**Task**
Every line below should be repeated exactly.

**Source data**

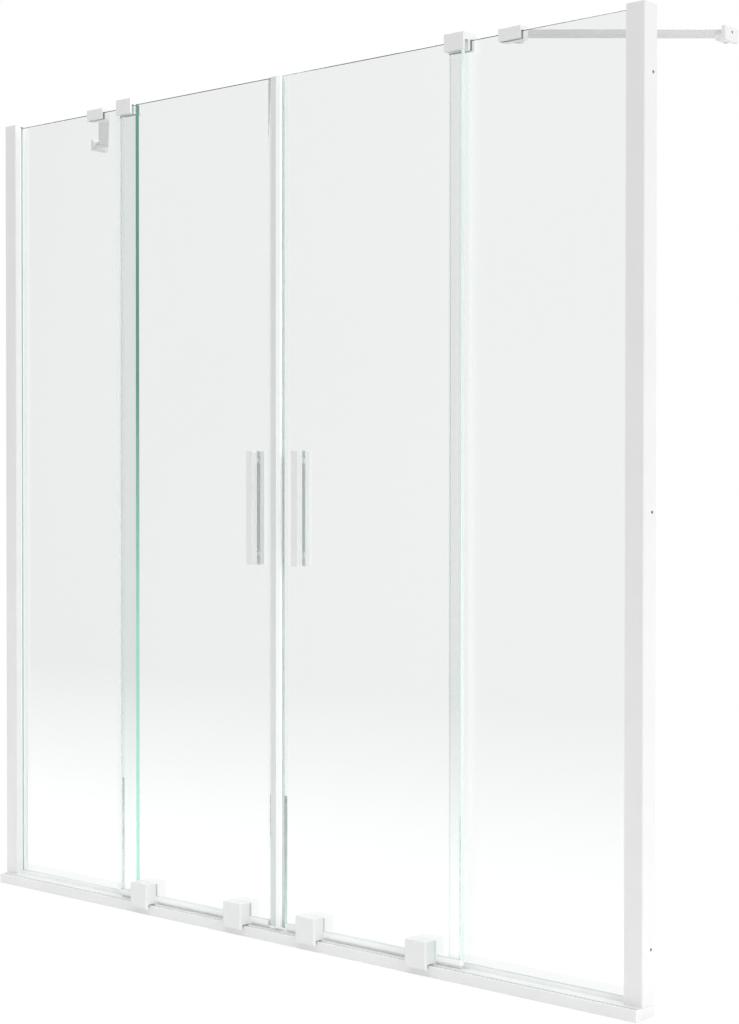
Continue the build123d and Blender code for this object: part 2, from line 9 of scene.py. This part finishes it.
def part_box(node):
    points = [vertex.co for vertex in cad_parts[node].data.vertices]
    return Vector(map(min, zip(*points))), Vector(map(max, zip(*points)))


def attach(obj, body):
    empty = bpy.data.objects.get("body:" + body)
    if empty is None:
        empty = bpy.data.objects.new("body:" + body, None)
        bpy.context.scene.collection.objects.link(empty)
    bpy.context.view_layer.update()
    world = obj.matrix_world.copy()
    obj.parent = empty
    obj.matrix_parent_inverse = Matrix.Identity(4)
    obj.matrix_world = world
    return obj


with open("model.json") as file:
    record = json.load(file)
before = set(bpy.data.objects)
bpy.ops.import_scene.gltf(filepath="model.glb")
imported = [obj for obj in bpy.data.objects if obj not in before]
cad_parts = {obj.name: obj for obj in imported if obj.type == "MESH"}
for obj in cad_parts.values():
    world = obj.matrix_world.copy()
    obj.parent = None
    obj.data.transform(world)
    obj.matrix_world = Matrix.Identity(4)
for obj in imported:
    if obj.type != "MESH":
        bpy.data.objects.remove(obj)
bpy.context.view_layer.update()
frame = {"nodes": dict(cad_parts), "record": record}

# The camera that was solved from the photograph. Angles are in degrees.
FRAME_HEIGHT = 1024
FOCAL_PIXELS = 1887.4
SENSOR = 36.0
CAMERA_PLACE = (2.2676, -2.3616, 0.7889)
CAMERA_YAW = 41.12
CAMERA_PITCH = -0.799
CAMERA_ROLL = 0.03
CAMERA_CLIP_END = 100.0

# The card before the screen: its place and reach
CARD_DISTANCE = 0.12
CARD_LEFT = -9.0
CARD_RIGHT = 6.0
CARD_TOP = 4.0

# How bright sharp reflections see the card, below and above its fade
CARD_FOOT = 1.9
CARD_HEAD = 0.04
FADE_START = 0.07
FADE_END = 0.43

# How bright soft reflections see the card, at the foot and at the height of its soft top
SOFT_FOOT = 0.9
SOFT_HEAD = 0.8
SOFT_TOP = 1.5

# The light of the sky: its level, what is added to the right and up, and what the front lacks
SKY_LEVEL = 0.97
SKY_RIGHT = -0.1
SKY_UP = 0.25
SKY_FRONT = 0.3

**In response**
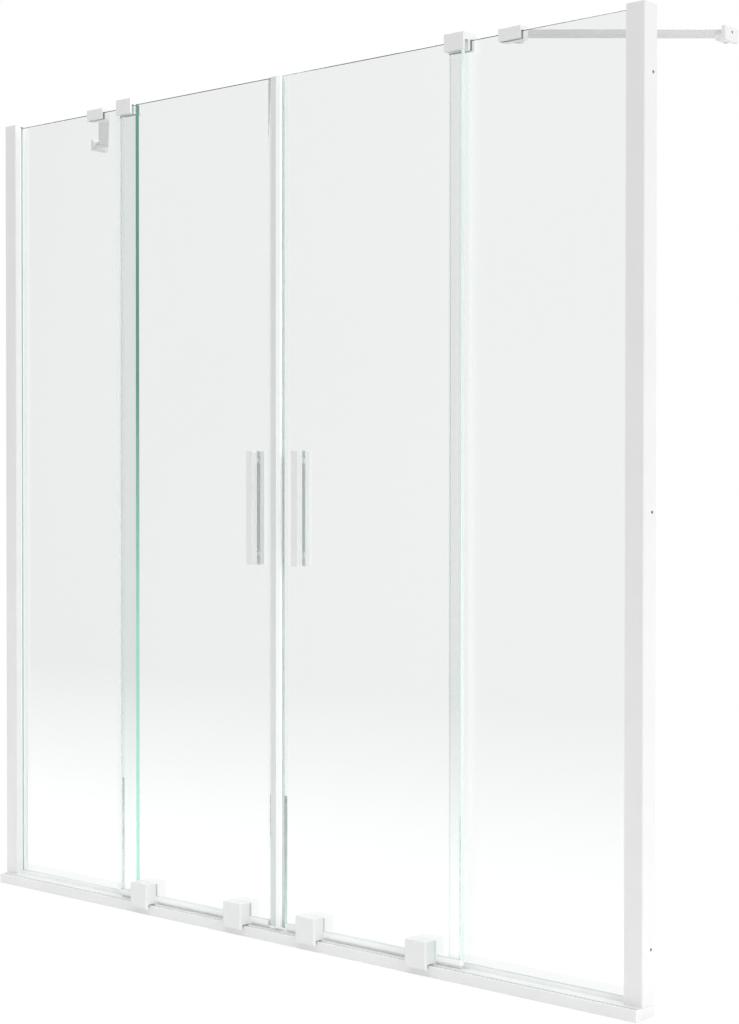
Continue the build123d and Blender code for this object: part 2, from line 9 of scene.py. This part finishes it.
def part_box(node):
    points = [vertex.co for vertex in cad_parts[node].data.vertices]
    return Vector(map(min, zip(*points))), Vector(map(max, zip(*points)))


def attach(obj, body):
    empty = bpy.data.objects.get("body:" + body)
    if empty is None:
        empty = bpy.data.objects.new("body:" + body, None)
        bpy.context.scene.collection.objects.link(empty)
    bpy.context.view_layer.update()
    world = obj.matrix_world.copy()
    obj.parent = empty
    obj.matrix_parent_inverse = Matrix.Identity(4)
    obj.matrix_world = world
    return obj


with open("model.json") as file:
    record = json.load(file)
before = set(bpy.data.objects)
bpy.ops.import_scene.gltf(filepath="model.glb")
imported = [obj for obj in bpy.data.objects if obj not in before]
cad_parts = {obj.name: obj for obj in imported if obj.type == "MESH"}
for obj in cad_parts.values():
    world = obj.matrix_world.copy()
    obj.parent = None
    obj.data.transform(world)
    obj.matrix_world = Matrix.Identity(4)
for obj in imported:
    if obj.type != "MESH":
        bpy.data.objects.remove(obj)
bpy.context.view_layer.update()
frame = {"nodes": dict(cad_parts), "record": record}

# The camera that was solved from the photograph. Angles are in degrees.
FRAME_HEIGHT = 1024
FOCAL_PIXELS = 1887.4
SENSOR = 36.0
CAMERA_PLACE = (2.2676, -2.3616, 0.7889)
CAMERA_YAW = 41.12
CAMERA_PITCH = -0.799
CAMERA_ROLL = 0.03
CAMERA_CLIP_END = 100.0

# The card before the screen: its place and reach
CARD_DISTANCE = 0.12
CARD_LEFT = -9.0
CARD_RIGHT = 6.0
CARD_TOP = 4.0

# How bright sharp reflections see the card, below and above its fade
CARD_FOOT = 1.9
CARD_HEAD = 0.04
FADE_START = 0.07
FADE_END = 0.43

# How bright soft reflections see the card, at the foot and at the height of its soft top
SOFT_FOOT = 0.9
SOFT_HEAD = 0.8
SOFT_TOP = 1.5

# The light of the sky: its level, what is added to the right and up, and what the front lacks
SKY_LEVEL = 0.97
SKY_RIGHT = -0.1
SKY_UP = 0.25
SKY_FRONT = 0.3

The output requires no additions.